In the current landscape of 2026, the importance of these platforms has reached a critical inflection point. The global container orchestration market is projected to reach a valuation of $2.6 billion by 2031, a statistic that underscores how central these tools have become to the fundamental operations of modern IT. Whether an organization is accelerating AI projects from the prototype stage into production or maintaining the reliability of complex data pipelines, the choice of an orchestration platform dictates the agility, security, and scalability of the entire technological stack.

Core Mechanisms of Container Orchestration

At its most fundamental level, a container orchestration platform is a specialized system designed to automate the deployment, administration, scaling, and lifecycle management of containers. Containers themselves package applications and their specific dependencies into lightweight, portable units that follow the "build once, run anywhere" principle. However, once an application is decomposed into many such units, the complexity of managing their interactions, resource requirements, and health becomes immense.

Orchestration platforms address this complexity by allowing engineers to stop thinking in terms of individual, granular containers and instead focus on high-level application components. The platform takes control of all application requirements, including configuration values, secrets, and network services. By abstracting these low-level tasks, orchestration allows for a more declarative approach to infrastructure management.

The primary functional responsibilities of an orchestrator include:

  • Scheduling: The platform makes intelligent decisions regarding where workloads should execute within a cluster based on resource availability and constraints.
  • Scaling: Orchestrators can automatically increase or decrease the number of container instances to meet fluctuating demand or balance workloads.
  • Lifecycle Operations: The system manages the entire lifespan of a container, from initial instantiation to termination.
  • Self-healing: The platform monitors the health of containers and can automatically restart, reschedule, or replicate workloads if a failure is detected.
  • Resource Allocation: Dynamically assigning CPU, memory, and storage to ensure maximum hardware utilization.
  • Load Balancing and Traffic Routing: Managing how incoming requests are distributed across multiple container instances to prevent bottlenecks.
  • Network Configuration: Ensuring secure and efficient communication between different containers and services.

Categorization of Orchestration Models

Organizations must decide between different deployment models based on their internal expertise, budget, and operational requirements. These models are broadly categorized into self-managed and managed services.

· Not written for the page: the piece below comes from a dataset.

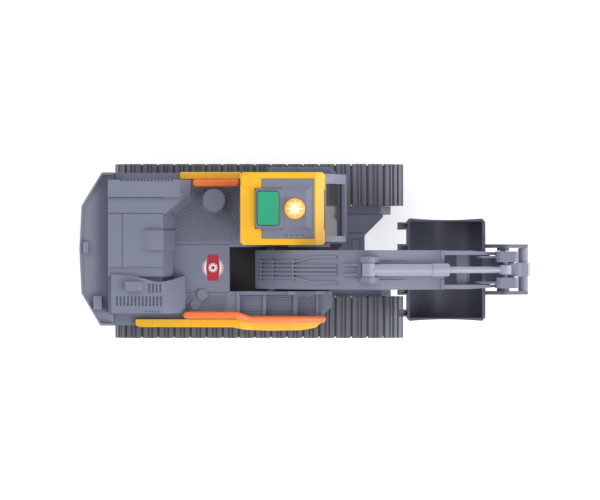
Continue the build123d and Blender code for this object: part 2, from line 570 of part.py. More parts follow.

Self-Managed Orchestration

In a self-managed model, the organization assumes full responsibility for the installation, configuration, and maintenance of the orchestration cluster. This approach offers the highest degree of control and customization but demands significant operational overhead and a high level of specialized expertise. The organization must handle everything from the underlying infrastructure to the complex networking and storage layers required to make the orchestrator functional.

Managed Orchestration

Managed services, such as Google Kubernetes Engine (GKE), represent a shift toward reducing the "undifferentiated heavy lifting" of infrastructure management. In a managed environment, the cloud provider handles much of the core orchestration logic, simplifying the process of deploying and running containerized applications and microservices. While the end result—a running, managed containerized application—is the same as a self-managed setup, the level of effort and the complexity of the underlying steps differ significantly. Managed services provide a streamlined path to production, allowing teams to focus on application code rather than cluster maintenance.

The Kubernetes Ecosystem and its Dependencies

Kubernetes has emerged as the most widely adopted open-source container orchestrator globally. Originally developed by Google, it provides the fundamental logic required to schedule workloads and balance resources. However, Kubernetes is not a complete, standalone solution for all enterprise needs; it is a core engine that requires a surrounding ecosystem of complementary tools to be fully operational in a production environment.

To transform a basic Kubernetes installation into a robust enterprise platform, several categories of tools must be integrated:

  • Networking: Tools to manage how pods and services communicate across the cluster.
  • Storage: Provisioning and managing persistent data volumes for stateful applications.
  • Cluster Services: Essential services that provide identity, configuration, and discovery.
  • Observability: Integrating tools such as Prometheus to provide event logging, monitoring, and analytics.
  • Management Interfaces: Using platforms like Portainer on top of Kubernetes to manage clusters more efficiently through a single interface, particularly useful for multi-environment operations.

Security, Governance, and the Shared Responsibility Model

Security in a containerized world is a shared responsibility between the platform, the provider, and the user. Orchestration platforms provide the framework necessary to implement security and governance at scale, moving away from reactive patching toward proactive, policy-driven protection.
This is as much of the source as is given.